Limitations & Future Work

  • Conclusions rely on GLM-4.5 Air as a judge; despite selecting a base model to reduce bias, the judge may still possess implicit stylistic preferences.
  • The experiment only covers single-turn dialogues, whereas model personality may shift with multi-turn context, user tone, task pressure, and memory states.
  • The trait list originates from Open Character Training; while broad, it does not represent the entire personality space, and interpretations may vary across cultural contexts.
  • Some models used smaller versions to save costs; while the authors believe styles are generalizable within families, model size and product configuration could still affect style.
  • ELO compresses complex expressions into pairwise rankings, making it difficult to explain combinatorial effects and contextual dependencies between traits.
  • vs. Big Five / MBTI Testing: Human psychological scales assume personality constructs valid for human populations, but LLM outputs do not necessarily satisfy these factor structures; this paper focuses on observable response styles.
  • vs. LLM output homogeneity: Previous work often discusses homogeneity in content; this paper shifts the focus to character training and interaction personality.
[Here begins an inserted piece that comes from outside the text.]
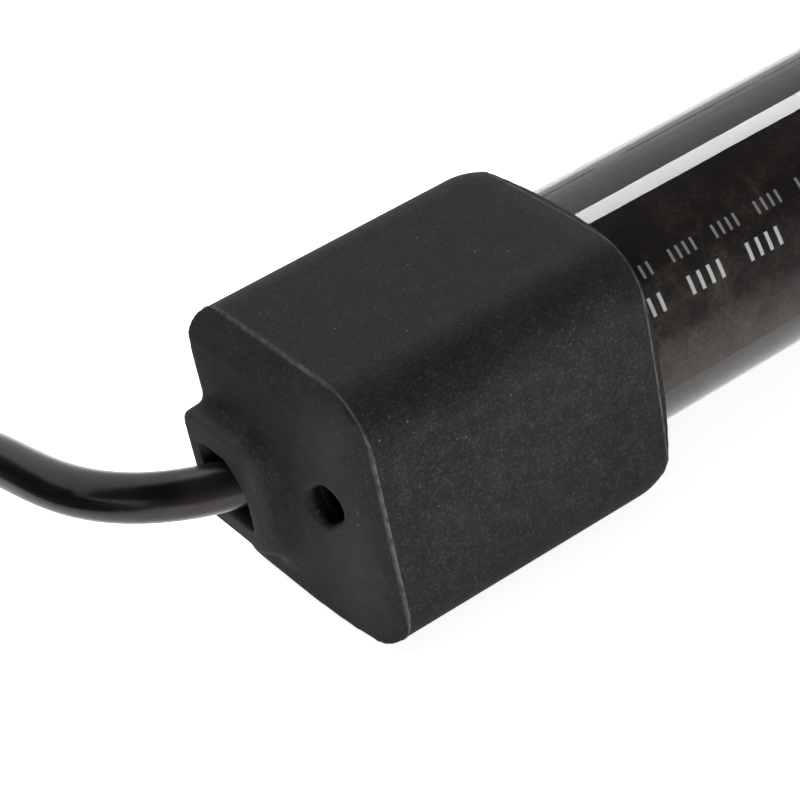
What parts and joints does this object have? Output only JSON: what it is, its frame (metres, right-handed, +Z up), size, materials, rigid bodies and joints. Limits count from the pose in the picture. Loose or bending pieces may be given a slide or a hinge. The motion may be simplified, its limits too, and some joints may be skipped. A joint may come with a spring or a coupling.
{
  "type": "submersible aquarium heater",
  "caption": "Submersible tubular heater: a sealed quartz tube with thermostat and element, square rubber end guards, and a mains cord with plug.",
  "frame": {"origin": "centre of the footprint of the heater without its cord, on the surface it rests on", "axes": "+X along the tube from the cord end to the tip, +Y to the side that the cord nozzle is on, +Z up"},
  "size_m": [0.4223, 0.0905, 0.0356],
  "materials": {
    "guard_rubber": "matte black silicone rubber with fine dust",
    "quartz": "clear fused quartz, polished",
    "label_film": "black printed film inside the tube",
    "silicone": "translucent cream silicone",
    "seal_rubber": "black seal rubber",
    "cord_jacket": "glossy black cord jacket and moulded plug",
    "mica": "pressed mica board",
    "ceramic": "unglazed steatite ceramic",
    "steel": "plated steel",
    "spring_brass": "bright brass",
    "bimetal": "dull grey resistance alloy",
    "lamp_glass": "small neon lamp glass",
    "wire_brown": "brown wire sleeving",
    "wire_blue": "blue wire sleeving"
  },
  "bodies": {
    "heater": {"cord_guard": "guard_rubber", "quartz_tube": "quartz", "label_sleeve": "label_film", "end_plug": "silicone", "seal_rings": "seal_rubber", "cord_gland": "cord_jacket", "cord_inner": "cord_jacket", "plug_disc": "mica", "thermostat_frame": "ceramic", "arm_pivot": "steel", "fixed_contact": "steel", "bimetal_strip": "bimetal", "snap_magnet": "steel", "adjusting_screw": "spring_brass", "indicator_lamp": "lamp_glass", "thermal_fuse": "steel", "live_wire": "wire_brown", "neutral_wire": "wire_blue", "core_disc": "mica", "ceramic_core": "ceramic", "heating_coil": "bimetal", "return_rod": "steel", "end_disc": "mica", "tip_pad": "silicone", "cord_run": "cord_jacket", "cord_coil": "cord_jacket", "cord_tail": "cord_jacket", "coil_tie": "seal_rubber", "plug_relief": "cord_jacket", "plug_body": "cord_jacket", "plug_pins": "spring_brass"},
    "tip_guard": {"tip_guard": "guard_rubber"},
    "contact_arm": {"contact_arm": "spring_brass", "moving_contact": "steel"}
  },
  "joints": [
    {"name": "tip_guard_slide", "type": "slide", "parent": "heater", "child": "tip_guard", "axis": [1, 0, 0], "range_m": [0, 0.036]},
    {"name": "contact_arm_hinge", "type": "hinge", "parent": "heater", "child": "contact_arm", "pos_m": [-0.0937, 0, 0.0178], "axis": [0, -1, 0], "range_deg": [-0.5, 3], "stiffness_Nm_per_rad": 0.2}
  ]
}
  • vs. Open Character Training: This paper reuses the revealed preference method but scales it to a cross-sectional comparison of 2026 frontier models and an analysis of GPT versions.
  • Insight: Future LLM evaluations should report "capability leaderboards" and "stylistic coordinate systems" separately, clarifying a model's orientation in dimensions like creativity, restraint, or directness for users and developers.

Rating

  • Novelty: ⭐⭐⭐⭐☆ The method builds on existing revealed preference frameworks, but the systematic analysis of personality homogenization in frontier models is highly original.
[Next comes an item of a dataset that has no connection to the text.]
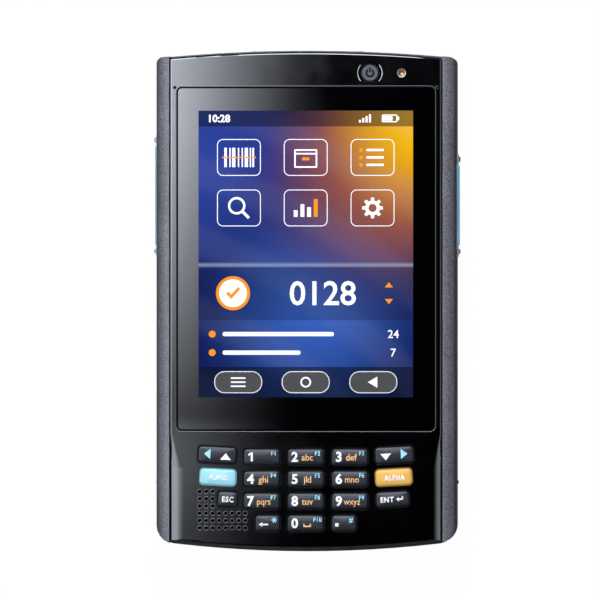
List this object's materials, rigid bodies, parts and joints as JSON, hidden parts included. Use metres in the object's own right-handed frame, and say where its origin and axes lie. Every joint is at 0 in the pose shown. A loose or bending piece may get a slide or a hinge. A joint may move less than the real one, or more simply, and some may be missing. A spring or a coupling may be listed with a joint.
{
  "type": "portable barcode data terminal",
  "caption": "Rugged handheld data terminal with a portrait touch display over a small keypad, side triggers, a scan window in its end and a hinged battery lid.",
  "frame": {"origin": "middle of the flat back, at the foot of the terminal as it lies on its back", "axes": "+Z out of the display, +Y to the scanning end, +X to the display's right"},
  "size_m": [0.0826, 0.135, 0.0255],
  "materials": {
    "gloss_black": "polished moulded plastic",
    "display_glass": "hard-coated window with a black border",
    "sensor_glass": "clear",
    "display_tray": "bare",
    "key_black": "fine satin",
    "key_cyan": "fine satin",
    "key_orange": "fine satin",
    "clear_pipe": "clear",
    "circuit_board": "solder mask",
    "silicone": "matt",
    "door_rubber": "matt",
    "black_plastic": "moulded",
    "rail_rubber": "fine spark-eroded texture",
    "surround_grey": "fine satin",
    "trigger_blue": "satin",
    "housing_grey": "fine spark-eroded texture",
    "lid_grey": "fine spark-eroded texture",
    "steel": "bare",
    "magnesium": "cast",
    "brass": "bare",
    "battery_black": "moulded",
    "stylus_grey": "moulded",
    "engine_grey": "black oxide",
    "scan_red": "tinted",
    "camera_glass": "hard coated",
    "ribbon_amber": "film"
  },
  "bodies": {
    "terminal": {"front_cover": "gloss_black", "display_lens": "display_glass", "touch_sensor": "sensor_glass", "lcd_module": "display_tray", "led_light_pipe": "clear_pipe", "keypad_board": "circuit_board", "keypad_mat": "silicone", "button_board": "circuit_board", "speaker": "black_plastic", "left_rail": "rail_rubber", "right_rail": "rail_rubber", "left_trigger_surround": "surround_grey", "right_trigger_surround": "surround_grey", "trigger_switches": "black_plastic", "rear_housing": "housing_grey", "housing_seal": "silicone", "housing_screws": "steel", "strap_inserts": "brass", "battery_pack": "battery_black", "battery_contacts": "brass", "lid_hinge_pin": "steel", "headset_jack": "black_plastic", "dock_connector": "black_plastic", "microphone": "steel", "scan_engine": "engine_grey", "scan_bracket": "steel", "scan_window": "scan_red", "camera_window": "camera_glass", "camera_module": "black_plastic", "main_board": "circuit_board", "board_shields": "steel", "chassis_plate": "magnesium", "display_ribbon": "ribbon_amber", "backup_cell": "steel", "vibration_motor": "steel"},
    "key_left_up": {"key_left_up": "key_black"},
    "key_down_right": {"key_down_right": "key_black"},
    "key_func": {"key_func": "key_cyan"},
    "key_alpha": {"key_alpha": "key_orange"},
    "key_escape": {"key_escape": "key_black"},
    "key_enter": {"key_enter": "key_black"},
    "key_backspace": {"key_backspace": "key_black"},
    "key_point": {"key_point": "key_black"},
    "key_0": {"key_0": "key_black"},
    "key_1": {"key_1": "key_black"},
    "key_2": {"key_2": "key_black"},
    "key_3": {"key_3": "key_black"},
    "key_4": {"key_4": "key_black"},
    "key_5": {"key_5": "key_black"},
    "key_6": {"key_6": "key_black"},
    "key_7": {"key_7": "key_black"},
    "key_8": {"key_8": "key_black"},
    "key_9": {"key_9": "key_black"},
    "power_key": {"power_key": "key_black"},
    "left_trigger": {"left_trigger": "trigger_blue"},
    "right_trigger": {"right_trigger": "trigger_blue"},
    "battery_lid": {"battery_lid": "lid_grey"},
    "lid_latch": {"lid_latch": "surround_grey"},
    "io_door": {"io_door": "door_rubber"},
    "stylus": {"stylus": "stylus_grey"}
  },
  "joints": [
    {"name": "battery_lid_hinge", "type": "hinge", "parent": "terminal", "child": "battery_lid", "pos_m": [0, -0.05, 0.00175], "axis": [-1, 0, 0], "range_deg": [0, 85]},
    {"name": "battery_latch_slide", "type": "slide", "parent": "battery_lid", "child": "lid_latch", "axis": [0, 1, 0], "range_m": [0, 0.0025]},
    {"name": "io_door_hinge", "type": "hinge", "parent": "terminal", "child": "io_door", "pos_m": [-0.0256, -0.0653, 0.0102], "axis": [0, 0, -1], "range_deg": [0, 88]},
    {"name": "left_trigger_press", "type": "slide", "parent": "terminal", "child": "left_trigger", "axis": [1, 0, 0], "range_m": [0, 0.0005], "stiffness_N_per_m": 500},
    {"name": "right_trigger_press", "type": "slide", "parent": "terminal", "child": "right_trigger", "axis": [-1, 0, 0], "range_m": [0, 0.0005], "stiffness_N_per_m": 500},
    {"name": "power_key_press", "type": "slide", "parent": "terminal", "child": "power_key", "axis": [0, 0, -1], "range_m": [0, 0.0004], "stiffness_N_per_m": 300},
    {"name": "stylus_slide", "type": "slide", "parent": "terminal", "child": "stylus", "axis": [0, 1, 0], "range_m": [0, 0.1]},
    {"name": "tap_key_left_up", "type": "slide", "parent": "terminal", "child": "key_left_up", "axis": [0, 0, -1], "range_m": [0, 0.0004], "stiffness_N_per_m": 300},
    {"name": "tap_key_down_right", "type": "slide", "parent": "terminal", "child": "key_down_right", "axis": [0, 0, -1], "range_m": [0, 0.0004], "stiffness_N_per_m": 300},
    {"name": "tap_key_func", "type": "slide", "parent": "terminal", "child": "key_func", "axis": [0, 0, -1], "range_m": [0, 0.0004], "stiffness_N_per_m": 300},
    {"name": "tap_key_alpha", "type": "slide", "parent": "terminal", "child": "key_alpha", "axis": [0, 0, -1], "range_m": [0, 0.0004], "stiffness_N_per_m": 300},
    {"name": "tap_key_escape", "type": "slide", "parent": "terminal", "child": "key_escape", "axis": [0, 0, -1], "range_m": [0, 0.0004], "stiffness_N_per_m": 300},
    {"name": "tap_key_enter", "type": "slide", "parent": "terminal", "child": "key_enter", "axis": [0, 0, -1], "range_m": [0, 0.0004], "stiffness_N_per_m": 300},
    {"name": "tap_key_backspace", "type": "slide", "parent": "terminal", "child": "key_backspace", "axis": [0, 0, -1], "range_m": [0, 0.0004], "stiffness_N_per_m": 300},
    {"name": "tap_key_point", "type": "slide", "parent": "terminal", "child": "key_point", "axis": [0, 0, -1], "range_m": [0, 0.0004], "stiffness_N_per_m": 300},
    {"name": "tap_key_0", "type": "slide", "parent": "terminal", "child": "key_0", "axis": [0, 0, -1], "range_m": [0, 0.0004], "stiffness_N_per_m": 300},
    {"name": "tap_key_1", "type": "slide", "parent": "terminal", "child": "key_1", "axis": [0, 0, -1], "range_m": [0, 0.0004], "stiffness_N_per_m": 300},
    {"name": "tap_key_2", "type": "slide", "parent": "terminal", "child": "key_2", "axis": [0, 0, -1], "range_m": [0, 0.0004], "stiffness_N_per_m": 300},
    {"name": "tap_key_3", "type": "slide", "parent": "terminal", "child": "key_3", "axis": [0, 0, -1], "range_m": [0, 0.0004], "stiffness_N_per_m": 300},
    {"name": "tap_key_4", "type": "slide", "parent": "terminal", "child": "key_4", "axis": [0, 0, -1], "range_m": [0, 0.0004], "stiffness_N_per_m": 300},
    {"name": "tap_key_5", "type": "slide", "parent": "terminal", "child": "key_5", "axis": [0, 0, -1], "range_m": [0, 0.0004], "stiffness_N_per_m": 300},
    {"name": "tap_key_6", "type": "slide", "parent": "terminal", "child": "key_6", "axis": [0, 0, -1], "range_m": [0, 0.0004], "stiffness_N_per_m": 300},
    {"name": "tap_key_7", "type": "slide", "parent": "terminal", "child": "key_7", "axis": [0, 0, -1], "range_m": [0, 0.0004], "stiffness_N_per_m": 300},
    {"name": "tap_key_8", "type": "slide", "parent": "terminal", "child": "key_8", "axis": [0, 0, -1], "range_m": [0, 0.0004], "stiffness_N_per_m": 300},
    {"name": "tap_key_9", "type": "slide", "parent": "terminal", "child": "key_9", "axis": [0, 0, -1], "range_m": [0, 0.0004], "stiffness_N_per_m": 300}
  ]
}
  • Experimental Thoroughness: ⭐⭐⭐⭐☆ Covers nine models, 144 traits, and 100k+ responses, though multi-turn and cross-cultural validation is missing.
  • Writing Quality: ⭐⭐⭐⭐☆ Clear narrative; charts capture core phenomena, though some conclusions still rely on judge-related assumptions.
  • Value: ⭐⭐⭐⭐☆ Provides practical reference value for LLM product experience, model evaluation, and character training design.